宮本浩次「rain -愛だけを信じて-」

「rain -愛だけを信じて-」の感想を改めてちょっとだけ書いておこうと思います。

そもそもエレファントカシマシの歌は「男男俺俺行け行け」が主流に聞こえると思います。決して高圧的ではないのは、独白というか自分に対する叱咤激励のニュアンスが強くて、男性性をもって他者を攻撃するものではないからだと思います。このあたりの説明はもうちょっと考察を重ねたいところですが。

時流という点で、この男男俺俺はちょっと不利ではないかなと思っていました。世の中はme too運動とか「有害な男らしさ」の問題とか、今まで黙って我慢していた人々が声を上げ始めていて、男性性や家父長制について考え直さざるをえない潮流は止まらないだろうと思います。この流れの中でエレカシはどういう歌をうたっていくのだろうかと見つめていました。

が、そんな私ごときの賢しい考えなどすべて杞憂でした。「rain」であっさり時流程度の波は超えたと思います。

この歌は女性になりきって歌うともおっしゃっていましたし、カバーアルバムで女性の歌を選んだことも何か宮本さんの嗅覚が働いたのかもしれません。テレビ出演で膝をきちっとくっつけてお行儀よく座っていたのも天然の戦略なのかもしれません。

男女平等の思想的な主張をするわけでもなく、男性として女性に寄り添った歌でもなく、女性になって歌い始めたところ、男男俺俺が愛愛愛愛にがらっと変わったのも正直驚きでした。

「rain」の歌詞が描く世界は私がこよなく愛する少女小説と同じで、女性の人生に潜むユーモアと哀しみ、愛を求める気持ちが切々と歌われています。宮本くんは若草物語を読んだことがあるでしょうか。どうかな。若草物語は四部から成りますが、第二部のクライマックス、ジョーとベア先生のシーンは雨降りです。

「そのうちに雨がひとしずく、ぽつんと頬にあたったので、くじかれた希望をさまよっていたジョーの心は、急にリボンのぬれることを思い出した。しずくはやみそうにもなかった。恋をしている人間であると同時にひとりの女でもあったから、彼女は自分の心を救うにはおそすぎても、せめてボンネットだけでも助けたいと思った。ここで彼女は出がけにあまり急いで雨傘を忘れてきたことを思い出した」

「かかとのあたりはますますぬれ、頭の上にはたくさんの雨傘のかち合う音がした。そのうちに彼女は何もおおうものがないはずの自分のボンネットの上に、少し裂けたような青い傘がいつまでもさしかけられているのに気がついた。顔を上げてみると、ベア氏が見下している」

「幸いなことに、ベア氏は彼女を世界中でいちばん美しい女性だと思い、ジョーにはまた、このときほど彼が『ジュピターのように』見えたことはなかったのだ。帽子の縁はぬれてぐにゃぐにゃになり、そこから流れる小川のようなしずくは両肩をぬらし(ジョーにだけ傘をさしかけたので)、手袋の指はみんな穴だらけだったのだけれども」(「続 若草物語」角川文庫より)
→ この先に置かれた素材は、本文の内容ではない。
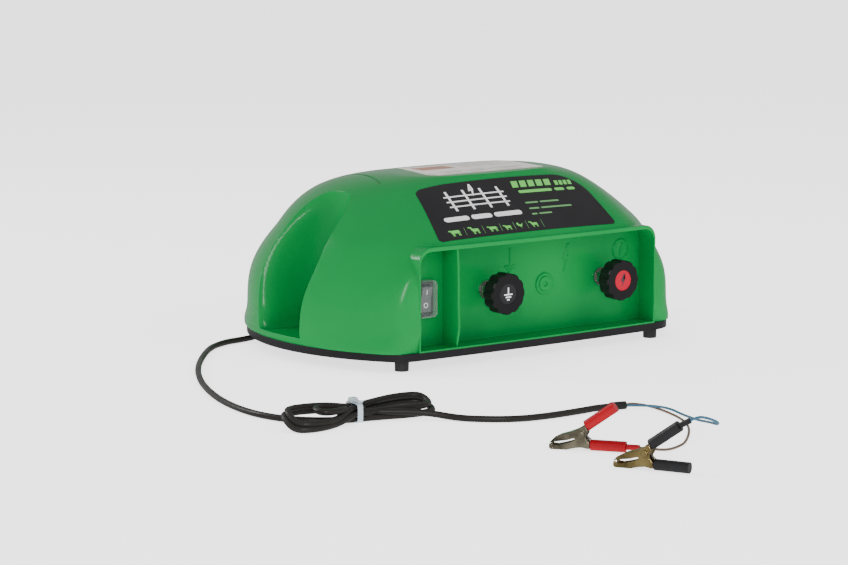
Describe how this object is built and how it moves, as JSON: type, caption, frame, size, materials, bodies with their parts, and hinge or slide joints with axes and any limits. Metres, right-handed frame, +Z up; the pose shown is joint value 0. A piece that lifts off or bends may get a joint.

とても幸せな雨のシーンです。貧しくて愛以外に持っているものがない二人。愛だけを信じている二人。ここで「rain」を流したらぴったりですよ。男男俺俺のエレファントカシマシをずっと追いかけてきてジョゼフィン・マーチに辿りつくとは本当に夢にも思っていませんでした。

 

 

縦横無尽ツアーの完結編とエレカシ2022新春コンサートもようやく見ました。

完結編はただただ胸がいっぱいになりました。映像だけでもとても幸せな空間だと感じられました。最後の笑顔を見て、こんな顔をする人だったんだなと感慨深かったです。

でも、あの、正直に告白しますと、「P.S. I love you」の前に「今日だけでも言わせてくれ。ベイビー愛してるぜ」と優しくおっしゃいましたよね。「はっ??」と思いました。飲んでるお茶をがふっと噴くというか。宮本おまえそんなやつじゃなかっただろう??どうした??という思いを禁じ得ない自分がいたことをここにこっそり記しておきます。いやいいんだけど。私も愛してるけど。

エレカシ2022新春ですが、ガコッと恋に落ちました。ええ、なんかもう有無も言わさずガコッと。エレカシに恋に落ちるのは何度目でしょうか。この宮本くんはとても状態がいいというか、大人でプリンスでハンサム。この恋に身をゆだねてもいいですか、宮本さん。とお慕いしたくなるようなエレカシでした。

 

 

9月25日は野音ですね。チケット当たらなくても配信で見ます。4人とも、新春を更に超えてね(鬼のようなことを言うファン)。もっと私に恋させてね。期待してるよ。それじゃまた!